HC Deb 27 February 1956 vol 549 cc967-73

10.1 p.m.

Mr. Eric Fletcher (Islington, East)

I beg to move, That an humble Address be presented to Her Majesty praying that the Diplomatic Immunities Restriction Order, 1956 (S.I., 1956, No. 84), dated 25th January, 1956, a copy of winch was laid before this House on 30th January, be annulled. I apologise to the hon. and gallant Member for Buckingham (Sir F. Markham) for having interrupted his speech on the interesting subject of police restrictions, but the fault is not mine. It is due to the Prime Minister finishing his speech a few minutes before ten o'clock. The hon. Member, as, no doubt, he realises, will have an opportunity of concluding his speech after we have disposed of the Prayer.

We have an opportunity this evening of saying something—and, I hope, hearing something—about the precise objects of this Statutory Instrument, which deals with diplomatic immunities and their restriction.
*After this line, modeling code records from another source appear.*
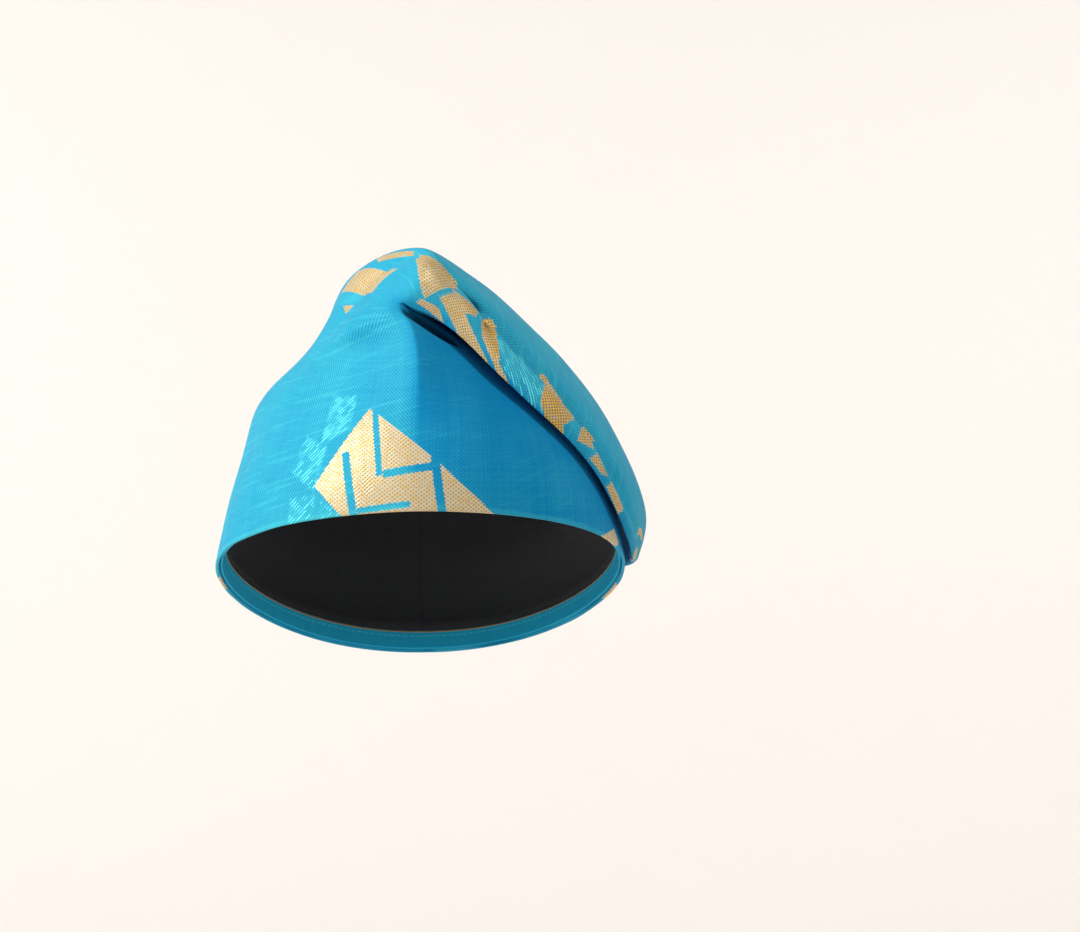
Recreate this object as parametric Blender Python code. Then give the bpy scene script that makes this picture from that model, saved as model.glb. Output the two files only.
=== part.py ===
"""A soft fila cap in its worn form: a cloth tube, closed at its top end, folded over toward +X.

Frame: metres, +Z up, the front of the cap toward -Y. The origin is where the crown of the head
touches the inside of the cap.

The cloth is a loft. Each row of SECTIONS is one loop round the tube, from the rim, up the wall,
round the fold under the flap, and down the flap to its closed end.
"""
import math

import bmesh
import bpy
import numpy as np

MM = 0.001

# Cloth
CLOTH = 1.6 * MM             # outer cloth with its backing
FACING = 1.0 * MM            # band turned inside along the rim
LINING = 1.0 * MM            # inner cloth
GAP = 0.4 * MM               # air between two pieces that lie on each other
FACING_HEIGHT = 9.0 * MM     # height of the band above the rim
FACING_INSET = 0.8 * MM      # how far the band stays above the rim's edge

# Room for the head: half width, half length and height of the lining's inner face
HEAD_HALF_WIDTH = 75.0 * MM
HEAD_HALF_LENGTH = 93.0 * MM
HEAD_HEIGHT = 105.0 * MM
LINING_BLEND = 0.20          # share of the lining's height in which it leaves the wall for the head

# Mesh
ROWS = 38                    # loops along the outer cloth
COLUMNS = 60                 # points round every loop
FRONT_SHARE = 0.44           # share of the girth, centred on the front, that has the finer columns
FRONT_COLUMNS = 0.60         # share of the columns that lie there
LINING_ROWS = 10
FACING_ROWS = 3
FINE = 6                     # normals are measured on a grid this many times finer
CURVE_STEPS = 1440           # points on a loop before it is spaced evenly
WALL_ROWS = 4                # row positions that the facing and the lining's lower edge lie within
HEIGHT_STEPS = 181           # points up the wall on which heights above the rim are measured
CREST_REACH = (0.15, 0.75)   # shares of the front outer quarter that its crest point may lie in
INSIDE = 1 - 1e-9            # keeps the end of one loop apart from the start of the next
SHARP_ANGLE = math.radians(50)   # edges sharper than this stay crisp

# One row is one loop, in millimetres. Columns:
#   outer x z, inner x z   the two sides of the loop at the depth mid_y; on the wall they are the
#                          left and right sides, on the flap the outer and the under side
#   mid_y, axis            that depth, and where the loop's axis lies from inner (0) to outer (1)
#   bow                    how the axis bends from end to end: 2 is a parabola, more is flatter
#                          in the middle
#   front x y z            the loop's front end; back x y z its back end
#   front_p, outer_p, back_p   bluntness at the front, the outer side and the back
#                          (1 is an ellipse, more is sharper, less is blunter)
#   valley_at, valley_deep, valley_half   a hollow beside the front: distance from the front
#                          toward the outer side, depth, half width
#   crest x y z, crest_pull   a point that the loop's front outer quarter is pulled to, and how far
SECTION_COLUMNS = ("outer_x outer_z inner_x inner_z mid_y axis bow front_x front_y front_z "
                   "back_x back_y back_z front_p outer_p back_p valley_at valley_deep valley_half "
                   "crest_x crest_y crest_z crest_pull").split()
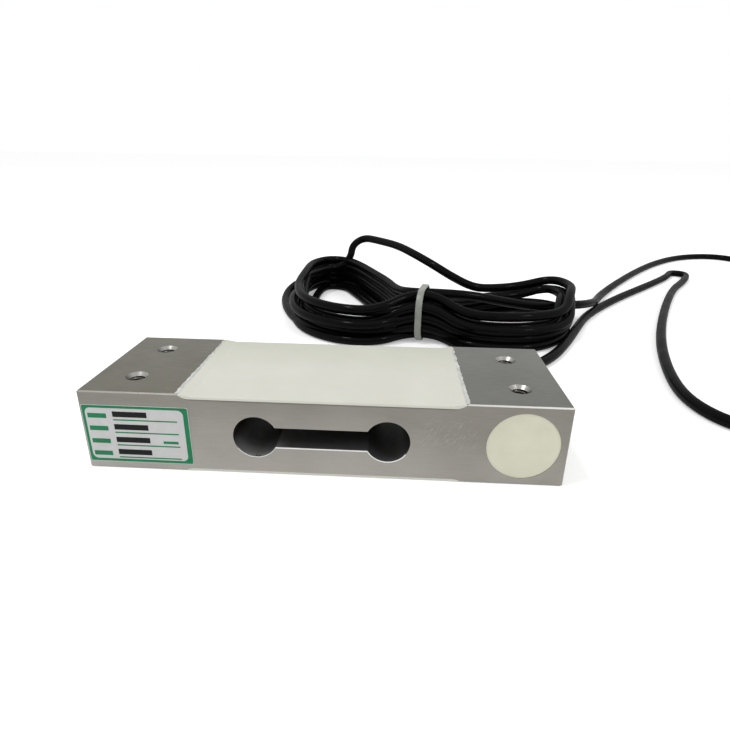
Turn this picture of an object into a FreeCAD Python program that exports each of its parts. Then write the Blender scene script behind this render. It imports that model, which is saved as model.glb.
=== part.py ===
"""Single point load cell: a binocular bending beam with mounting pads, bonded strain gauges under
sealant, a potted junction pocket and a tied hank of signal cable.

Millimetres. X runs along the beam, Y from the labelled front face (-Y) to the cable side (+Y), Z up.
The origin is the centre of the footprint, on the surface that the lower pads rest on.
"""
import FreeCAD, Part
import math
import os

V = FreeCAD.Vector
X_AXIS = V(1, 0, 0)
Y_AXIS = V(0, 1, 0)
Z_AXIS = V(0, 0, 1)

# ---------------------------------------------------------------- driving dimensions
# beam
BEAM_LENGTH = 150.0
BEAM_WIDTH = 50.0
BEAM_HEIGHT = 27.0
PAD_LENGTH = 31.0
TOP_RELIEF = 1.6
BOTTOM_RELIEF = 1.0
RELIEF_RADIUS = 6.0
EDGE_BREAK = 0.4
# binocular cut-out
BORE_SPACING = 40.8
BORE_DIAMETER = 14.0
SLOT_HEIGHT = 6.9
# four tapped holes through the pads
HOLE_END_INSET = 13.5
HOLE_SPACING_Y = 25.0
TAP_DIAMETER = 5.0
TAP_RIM_DIAMETER = 7.2
# junction pocket in the front face and the drillings that lead to it
POCKET_DIAMETER = 22.3
POCKET_DEPTH = 8.0
CABLE_BORE_CLEARANCE = 0.3
CABLE_BORE_WALL = 0.6
GALLERY_DIAMETER = 2.6
GALLERY_FRONT_INSET = 4.5
GALLERY_MOUTH_INSET = 0.4
# strain gauges, terminal strips and their wires
GAUGE_LENGTH = 11.0
GAUGE_WIDTH = 7.0
CARRIER_THICKNESS = 0.1
GRID_THICKNESS = 0.05
GRID_MARGIN = 1.5
TAB_SIZE = 1.0
TAB_SPACING = 3.6
JUMPER_DIAMETER = 0.24
STRIP_LENGTH = 8.0
STRIP_WIDTH = 8.0
LEAD_DIAMETER = 0.45
LEAD_PITCH = 0.55
LEAD_COUNT = 4
LEAD_BEND = 0.8
LEAD_INTO_POCKET = 2.2
GALLERY_MARGIN = 0.5
# sealant over the gauges
TOP_SEALANT_THICKNESS = 0.9
BOTTOM_SEALANT_THICKNESS = 0.6
SEALANT_END_GAP = 0.4
SEALANT_LIP = 0.25
SEALANT_EDGE_RADIUS = 0.3
SEALANT_CLEARANCE = 0.05
# junction board, its resistors, the cable cores and the potting
BOARD_THICKNESS = 1.0
BOARD_CLEARANCE = 0.3
CORE_HOLE_DIAMETER = 4.6
RESISTOR_LENGTH = 3.2
RESISTOR_WIDTH = 1.6
RESISTOR_HEIGHT = 0.6
RESISTOR_PITCH = 3.0
RESISTOR_CAP = 0.5
CORE_DIAMETER = 1.2
CORE_PITCH = 1.5
CORE_REACH = 5.2
CORE_RISE = 2.4
CORE_BEND = 1.0
CORE_GAP = 0.1
POTTING_RECESS = 0.15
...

The Order is really the first fruits in action of the attempt which was made by the Labour Government some years ago when they set up a Committee under the chairmanship of Lord Justice Somervell for the purpose of overhauling the whole of the law on diplomatic immunities.

Many of us on this side of the House felt that the time had come when a serious attempt should be made to restrict the tendency towards the growth and extension of diplomatic immunities. As the Joint Under-Secretary of State for Foreign Affairs knows, there is at all times a certain public impatience and disquiet when one meets instances of unnecessary diplomatic immunity and, sometimes, abuses of that immunity.

From the Order, we learn certain very curious things. First, we are glad to find that the Government have taken advantage of the Act which was passed last year. with the general approval of both parties, giving the Government power, by Order in Council, to restrict diplomatic immunities, not only of certain embassy staffs in this country, but of their families and their servants. When we look at the text and the application of the Order to different countries of the world, hon. Members will, I think, be surprised to find how it operates.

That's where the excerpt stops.